Chancellor Philip Hammond has announced the government will be investing an extra £2.3bn in R&D.
In his budget statement Hammond said a new tech business was started every hour in the UK and the “world is on the brink of a technological revolution”.
“For the first time in decades Britain is at the forefront of this revolution,” he said. “We must invest to secure that bright future for Britain.”
Hammond said £500m would be invested in 5G networks, fibre broadband and artificial intelligence, while £1bn of discounted lending would be made available for infrastructure. Some £400,000 will be invested in electric car charging infrastructure and £1.7bn will be set aside in a “transforming cities fund”.
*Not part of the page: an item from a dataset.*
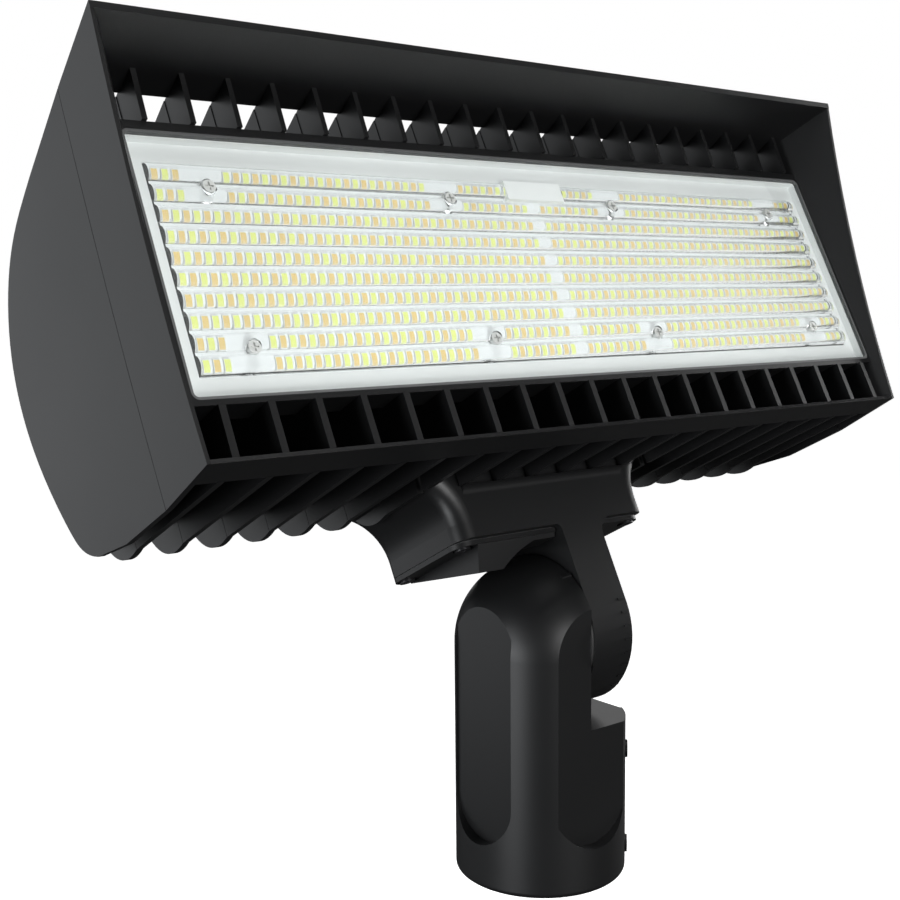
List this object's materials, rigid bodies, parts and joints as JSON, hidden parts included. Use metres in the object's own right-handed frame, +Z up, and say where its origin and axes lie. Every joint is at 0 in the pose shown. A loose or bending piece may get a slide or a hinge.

The chancellor said fuel duty would continue to be frozen while vehicle excise duty for older diesel cars, but not vans and lorries, would increase from next April. He said proceeds from this move would fund a new £220m clean air fund to support local air quality plans.
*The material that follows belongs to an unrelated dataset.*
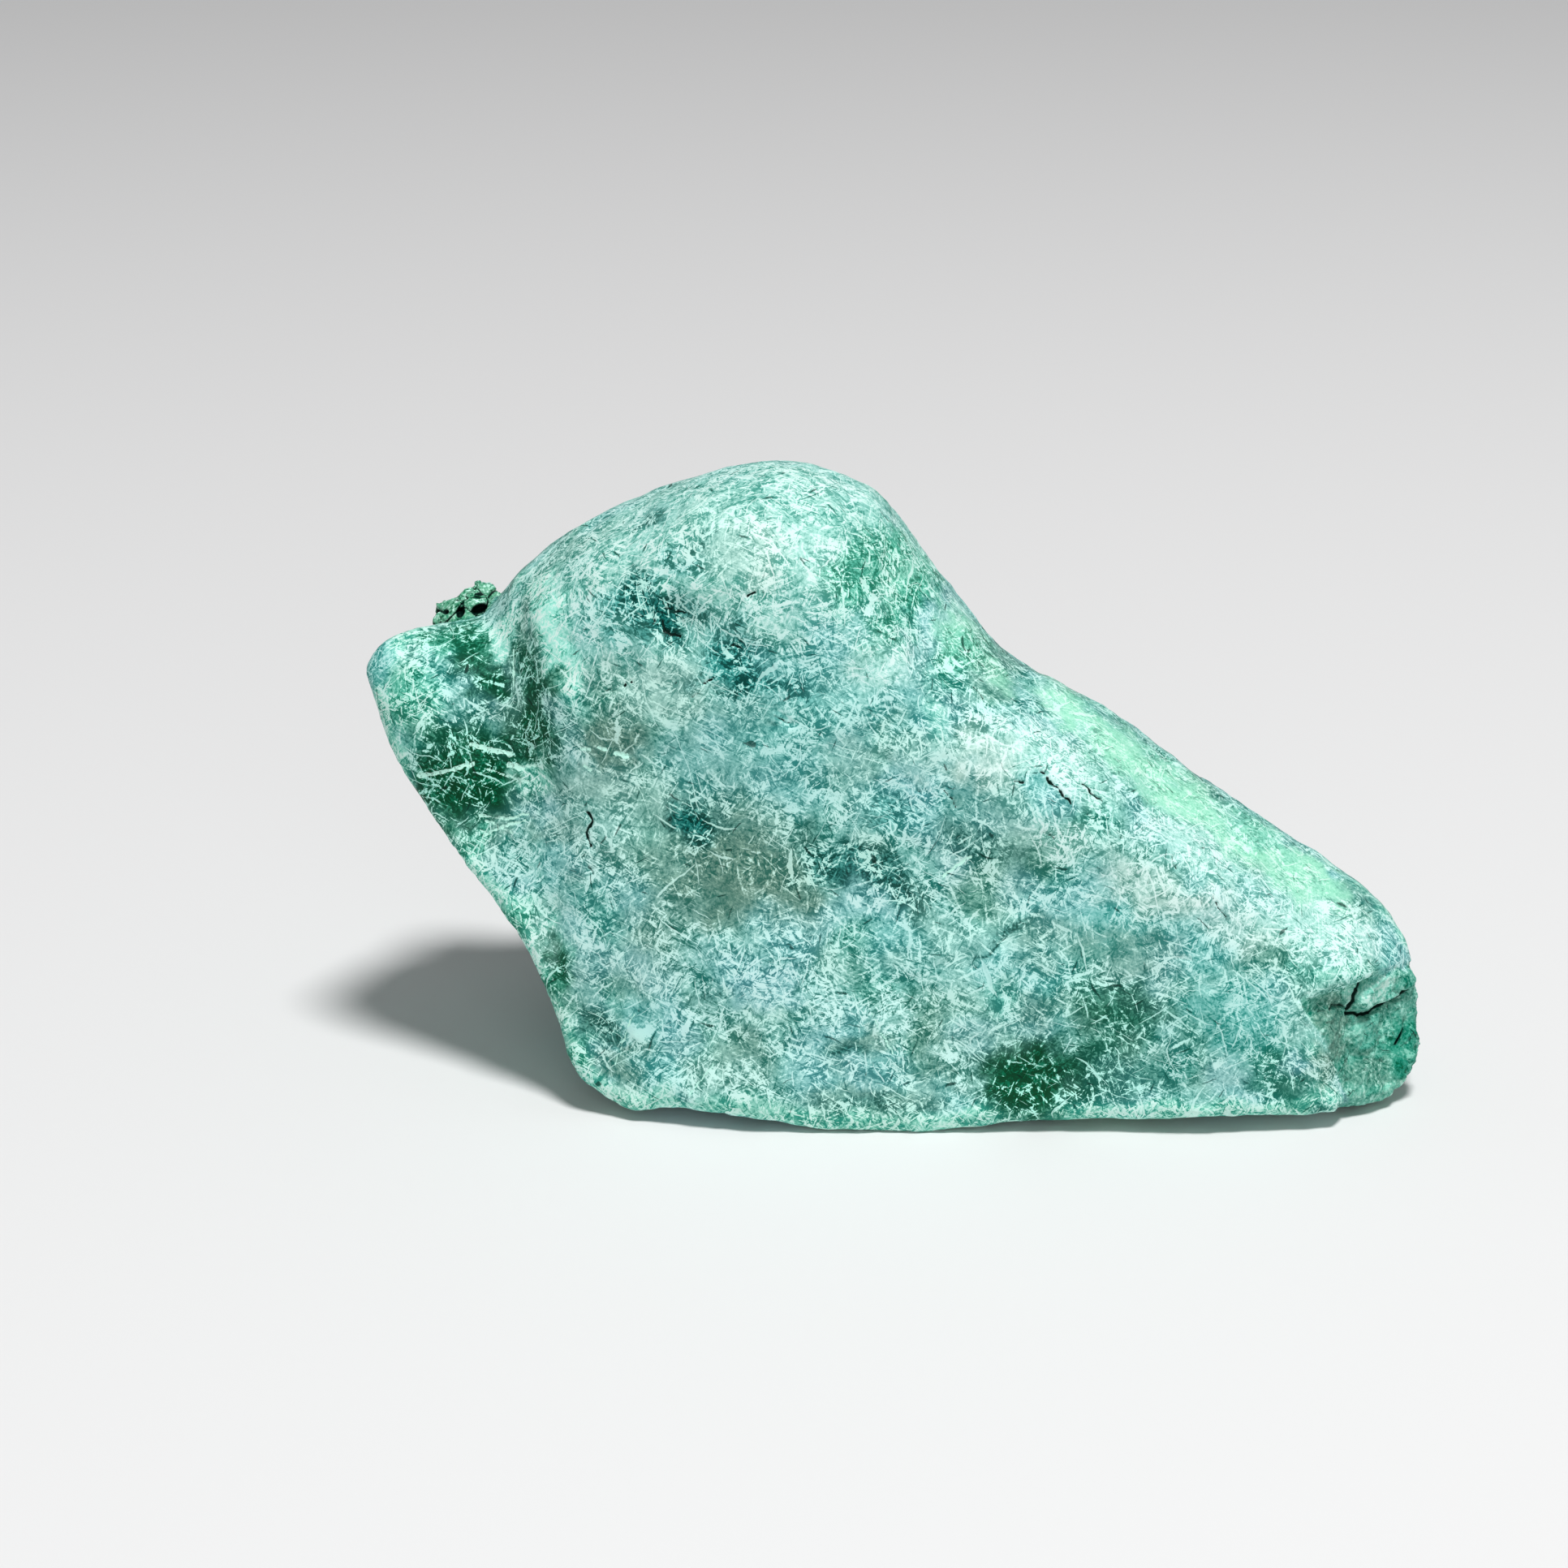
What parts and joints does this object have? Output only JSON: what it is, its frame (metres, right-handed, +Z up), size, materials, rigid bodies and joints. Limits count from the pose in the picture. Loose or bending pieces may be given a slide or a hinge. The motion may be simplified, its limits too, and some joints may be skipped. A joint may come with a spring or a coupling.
{
  "type": "raw malachite",
  "caption": "Tumbled lump of raw malachite, wedge-shaped with a domed top, a blunt nose and a broken tail, that lies on its flattest side.",
  "frame": {"origin": "centre of the bounding box's underside, on the surface that the stone lies on", "axes": "+X along the stone's length from the blunt nose to the broken tail, -Y out of the broad face, +Z up"},
  "size_m": [0.0598, 0.0268, 0.0352],
  "materials": {
    "malachite": "waxy, tumbled smooth, densely bruised with pale mint flecks and scratches over deep green"
  },
  "bodies": {
    "root": {"malachite": "malachite"}
  },
  "joints": []
}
Hammond said the minimum wage would rise from £7.50 to £7.83 from next April, while 600,000 new jobs would be created by 2022. But he said productivity performance “continues to disappoint”.
The chancellor said GDP growth was expected to fall steadily from 1.5% this year to 1.3% in 2019-20 before climbing to 1.6% in 2022. Inflation will be 3% this quarter.
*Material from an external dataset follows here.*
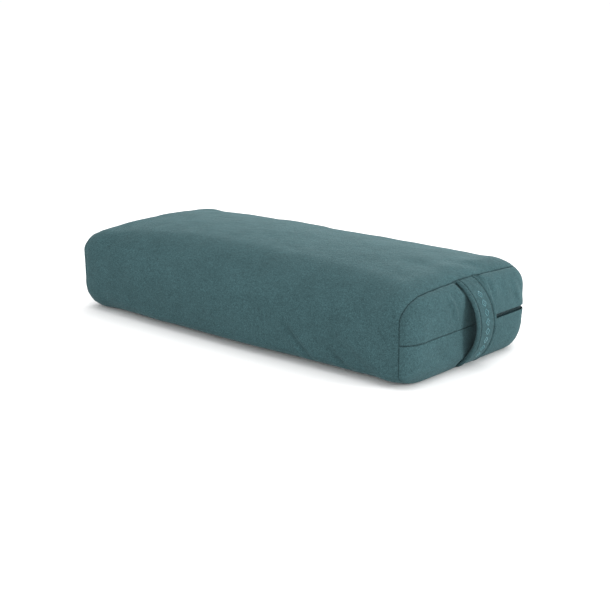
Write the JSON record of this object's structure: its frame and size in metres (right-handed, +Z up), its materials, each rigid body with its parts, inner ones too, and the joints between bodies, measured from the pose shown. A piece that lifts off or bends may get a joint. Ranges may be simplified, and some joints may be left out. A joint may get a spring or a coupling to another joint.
{
  "type": "bolster pillow",
  "caption": "Firm rectangular yoga bolster with crowned top, puffed ends, a removable zipped suede cover and a bowed carrying strap across one end.",
  "frame": {"origin": "centre of the underside, midway between the two end seams, in the plane the bolster rests on", "axes": "+X along the length towards the handle end, +Y towards the long side that carries the zip's back run, +Z up"},
  "size_m": [0.6815, 0.32, 0.1365],
  "materials": {
    "cover_suede": "brushed microfibre suede, matt with a soft nap",
    "handle_suede": "brushed microfibre suede, matt",
    "padding": "soft felted webbing",
    "sewing_thread": "twisted polyester thread, low sheen",
    "embroidery_thread": "satin-stitched rayon thread, silky sheen",
    "zip_tape": "woven herringbone tape, matt",
    "zip_coil": "dyed nylon monofilament coil, satin",
    "zip_metal": "baked enamel, satin",
    "zip_stop_metal": "crimped strip, satin",
    "liner_cloth": "plain-woven cotton, matt",
    "fibre": "packed recycled fibre, matt"
  },
  "bodies": {
    "bolster": {"cover_wrap": "cover_suede", "far_end_panel": "cover_suede", "handle_end_upper_panel": "cover_suede", "handle_end_lower_panel": "cover_suede", "handle_face": "handle_suede", "handle_back": "handle_suede", "handle_padding": "padding", "handle_stitching": "sewing_thread", "handle_motif": "embroidery_thread", "zip_tape_upper": "zip_tape", "zip_tape_lower": "zip_tape", "zip_coil_upper": "zip_coil", "zip_coil_lower": "zip_coil", "zip_top_stops": "zip_stop_metal", "zip_bottom_stop": "zip_stop_metal", "liner_body": "liner_cloth", "liner_handle_end": "liner_cloth", "liner_far_end": "liner_cloth", "fibre_fill": "fibre"},
    "slider": {"zip_slider": "zip_metal"},
    "pull": {"zip_pull_tab": "zip_metal"}
  },
  "joints": [
    {"name": "zip_slide", "type": "slide", "parent": "bolster", "child": "slider", "axis": [0, 1, 0], "range_m": [0, 0.095], "deforming": ["zip_coil_upper", "zip_coil_lower"]},
    {"name": "pull_swing", "type": "hinge", "parent": "slider", "child": "pull", "pos_m": [0.3313, 0.016, 0.061], "axis": [0, 0, -1], "range_deg": [0, 180]}
  ]
}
He said debt as a ratio of GDP would peak this year at 86.5% before falling to 79.1% in 2022-23. Borrowing will be £49.9bn this year, dropping to £25.6bn in 2022-23.
Hammond said £700m had been invested in Brexit preparations and a further £3bn had been earmarked for the next two years. “I stand ready to allocate further funds if needed,” he said, adding that negotiations with the EU were in a “critical phase”.
Ben Jackson, chief executive at early payment provider Oxygen Finance, said: “With limited cheer on offer for public sector finance chiefs in today’s budget, they will be facing increased pressure to maximise their limited funds. Procurement is one area with enormous potential to deliver both improved efficiency and bottom line savings.”